Nous appelons le gouvernement à sanctuariser et augmenter le budget du logement et de la politique de la ville pour mener une politique ambitieuse sur l’ensemble du territoire et remplir enfin les objectifs de constructions utiles aux habitants. Le secteur du logement reste extrêmement profitable pour l’État par rapport à ses dépenses, et il nous semble déraisonnable de considérer des acteurs clés dans la cohésion des territoires comme des vaches à lait (réduction de loyer de solidarité, ponctions annuelles chez les bailleurs sociaux).
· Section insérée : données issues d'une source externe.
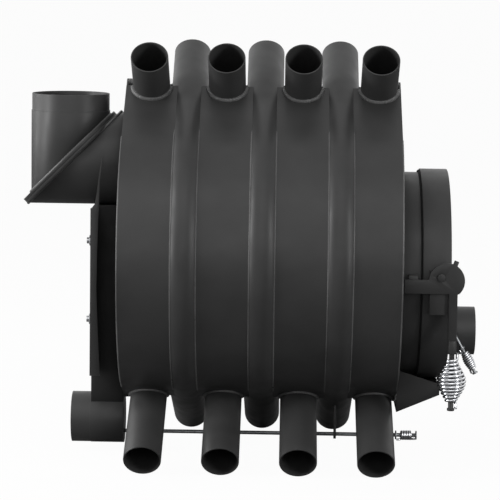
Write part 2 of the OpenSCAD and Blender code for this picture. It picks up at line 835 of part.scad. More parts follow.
module rod_hanger() {
    color("#4a4b4d") difference() {
        union() {
            rod_line(hanger_x - hanger_t / 2) cylinder(d = hanger_w + 2 * hanger_rim, h = hanger_t);
            stove() translate([hanger_x - hanger_t / 2, -hanger_w / 2, rod_z])
                cube([hanger_t, hanger_w, axis_z - bend_r / cos(foot_slope) - rod_z]);
        }
        rod_line(hanger_x - hanger_t) cylinder(d = rod_d + 2 * running, h = 2 * hanger_t);
        barrel() for (i = [MIDDLE + 1 : MIDDLE + 3]) tube_ends(i, tube_r + seat);
    }
}

module damper_rod() {
    grip_end = front_x + rod_end;
    color("#7b7d7f") {
        rod_line(valve_x) cylinder(d = rod_d, h = grip_end - valve_x);
        rod_line(grip_end - rod_grip_len - button_t) cylinder(d = rod_collar_d, h = button_t);
        rod_line(grip_end) cylinder(d = rod_collar_d, h = button_t);
    }
}

module damper_disc() {
    color("#6a6b6d") difference() {
        pipe_frame(valve_x) cylinder(r = valve_r, h = valve_t);
        rod_line(valve_x - valve_t) cylinder(d = rod_d, h = 3 * valve_t);
    }
}

module damper_coil() {
    grip_end = front_x + rod_end;
    color("#c9cbcd") rod_line(grip_end - rod_grip_len + facing / 2)
        coil(rod_grip_len - facing, rod_turns, rod_grip_r, rod_grip_r, rod_grip_r, rod_wire, "damper grip");
}

// Ash lip
module ash_lip() {
    side = [[0, lip_side_back], [0, 0], [lip_reach, lip_reach * tan(lip_slope)],
            [lip_reach, lip_reach * tan(lip_slope) + lip_side_front]];
    color("#48494b") stove() translate([front_x, 0, lip_low]) rotate([90, 0, 0]) {
        for (s = [-lip_half, lip_half - lip_t])
            translate([0, 0, s]) linear_extrude(lip_t) polygon(side);
        translate([0, 0, -lip_half]) linear_extrude(2 * lip_half)
            polygon([[0, 0], [lip_reach, lip_reach * tan(lip_slope)],
                     [lip_reach, lip_reach * tan(lip_slope) + lip_front],
                     [lip_reach - lip_t, lip_reach * tan(lip_slope) + lip_front],
                     [lip_reach - lip_t, (lip_reach - lip_t) * tan(lip_slope) + lip_t],
                     [0, lip_t / cos(lip_slope)]]);
    }
}

// Smoke baffle over the fire
module baffle_plate() {
    color("#3c3d3f") stove()
        translate([rear_x + wall_t, -baffle_half, axis_z + baffle_up])
            cube([front_x - rear_x - 2 * wall_t - baffle_gap, 2 * baffle_half, baffle_t]);
}

for (i = SLOTS) {
    air_tube(i);
    shell_panel(i);
}
rear_band();
front_band();
front_wall();
rear_wall();
door_neck();
baffle_plate();
ash_lip();
hinge_lugs();
hinge_pin();
latch_keeper();
flue_duct();
duct_flange();
socket_flange();
flue_socket();
rear_shield();
shield_studs();
shield_nuts();
shield_spacers();
rear_air_pipe();
air_box();
pipe_cap();
rod_hanger();
door_cap();
door_seal();
door_heat_shield();
door_spacers();
door_lugs();
front_air_socket();
latch_bracket();
latch_pin();
latch_lever();
latch_grip_rod();
latch_grip_coil();
throttle_spindle();
throttle_disc();
throttle_coil();
damper_rod();
damper_disc();
damper_coil();
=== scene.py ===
import math
import random

import bpy
from mathutils import Matrix, Vector


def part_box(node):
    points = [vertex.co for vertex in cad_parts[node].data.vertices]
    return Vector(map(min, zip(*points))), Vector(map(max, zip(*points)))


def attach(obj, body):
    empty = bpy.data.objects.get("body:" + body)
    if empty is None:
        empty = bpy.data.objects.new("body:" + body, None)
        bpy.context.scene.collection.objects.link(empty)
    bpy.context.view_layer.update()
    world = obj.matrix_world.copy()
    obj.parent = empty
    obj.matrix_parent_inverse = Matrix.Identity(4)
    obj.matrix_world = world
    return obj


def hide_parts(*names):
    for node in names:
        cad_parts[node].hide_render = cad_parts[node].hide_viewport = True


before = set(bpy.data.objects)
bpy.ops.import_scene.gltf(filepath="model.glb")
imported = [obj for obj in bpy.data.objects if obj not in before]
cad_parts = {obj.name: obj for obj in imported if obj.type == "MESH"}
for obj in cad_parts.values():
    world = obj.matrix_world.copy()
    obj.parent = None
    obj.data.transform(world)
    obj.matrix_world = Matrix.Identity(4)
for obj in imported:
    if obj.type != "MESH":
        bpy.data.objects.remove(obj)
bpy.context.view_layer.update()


# Air tubes
# Seven steel tubes, bent round the barrel and left open at both ends. The ends are sawn
# at a tilt, lightly deburred, and sprayed with matt heat-resistant paint inside and out.
tube_count = 7
tube_r = 0.0285
tube_wall = 0.002
tube_pitch = 0.0584
tube_sides = 56
bend_r = 0.200
bend_steps = 44
top_slope = math.radians(33.6)
foot_slope = math.radians(21.8)
top_run = 0.2455
foot_run = 0.296
top_cut = math.radians(40)
foot_cut = math.radians(34)
saw_burr = 0.0006
foot_short = tube_r * math.tan(foot_cut - foot_slope)
barrel_z = (bend_r + tube_r) * math.cos(foot_slope) + (foot_run - foot_short) * math.sin(foot_slope)
middle_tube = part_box("air_tube_4")
barrel_x = (middle_tube[0].x + middle_tube[1].x) / 2


def deselect():
    if bpy.context.object and bpy.context.object.mode != "OBJECT":
        bpy.ops.object.mode_set(mode="OBJECT")
    bpy.ops.object.select_all(action="DESELECT")


def pick(piece):
    deselect()
    piece.select_set(True)
    bpy.context.view_layer.objects.active = piece


def settle(piece):
    pick(piece)
    bpy.ops.object.transform_apply(location=True, rotation=True, scale=True)


def close_skin(piece, merge=0.00001):
    pick(piece)
    bpy.ops.object.mode_set(mode="EDIT")
    bpy.ops.mesh.select_all(action="SELECT")
    bpy.ops.mesh.remove_doubles(threshold=merge)
    bpy.ops.mesh.normals_make_consistent(inside=False)
    bpy.ops.object.mode_set(mode="OBJECT")


def sheet_wall(piece, thick):
    pick(piece)
    wall = piece.modifiers.new("wall", "SOLIDIFY")
    wall.thickness = thick
    wall.offset = -1
    wall.use_even_offset = True
    bpy.ops.object.modifier_apply(modifier=wall.name)


def soften_edges(piece, width, angle=50, rounds=2):
    pick(piece)
    edge = piece.modifiers.new("edge", "BEVEL")
    edge.width = width
    edge.segments = rounds
    edge.limit_method = "ANGLE"
    edge.angle_limit = math.radians(angle)
    edge.use_clamp_overlap = True
    bpy.ops.object.modifier_apply(modifier=edge.name)


def smooth_sheet(piece, angle=35):
    pick(piece)
    bpy.ops.object.shade_smooth_by_angle(angle=math.radians(angle))


def shader_of(finish):
    finish.use_nodes = True
    return finish.node_tree, finish.node_tree.nodes["Principled BSDF"]


def grain(tree, scale, detail, rough=0.5):
    place = tree.nodes.new("ShaderNodeTexCoord")
    noise = tree.nodes.new("ShaderNodeTexNoise")
    noise.inputs["Scale"].default_value = scale
    noise.inputs["Detail"].default_value = detail
    noise.inputs["Roughness"].default_value = rough
    tree.links.new(place.outputs["Object"], noise.inputs["Vector"])
    return noise.outputs["Fac"]


def two_tone(tree, mask, low, high, dark, light):
    ramp = tree.nodes.new("ShaderNodeValToRGB")
    ramp.color_ramp.elements[0].position = low
    ramp.color_ramp.elements[0].color = (*dark, 1)
    ramp.color_ramp.elements[1].position = high
    ramp.color_ramp.elements[1].color = (*light, 1)
    tree.links.new(mask, ramp.inputs["Fac"])
    return ramp.outputs["Color"]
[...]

Le retour à une TVA réduite à 5,5% pour l’ensemble des constructions de logements sociaux est une nécessité absolue. Nous appelons le gouvernement à rétablir un financement direct du FNAP par l’État.

L’accession sociale à la propriété est un marqueur important de l’ascenseur social. À ce titre, le maintien des prêts à taux zéro (PTZ), y compris dans les villes moyennes et les zones rurales, répond à cette aspiration des ménages.

Nous ne tolérerons pas que les locataires se saignent (baisse des APL, flambée des loyers et de l’énergie, manque d’accompagnement en cas de difficulté, baisse de l’entretien et de la maintenance du parc), tandis que le gouvernement semble envisager de plus en plus un abandon et une privatisation complète du logement social.

 Face à l’urgence sociale que traversent nos concitoyens, nous ne pouvons perdre de temps. L’AFOC, la CGL, la CLCV, la CNL, et la CSF appellent le gouvernement et l’ensemble des groupes politiques de l’Assemblée nationale à soutenir ces propositions.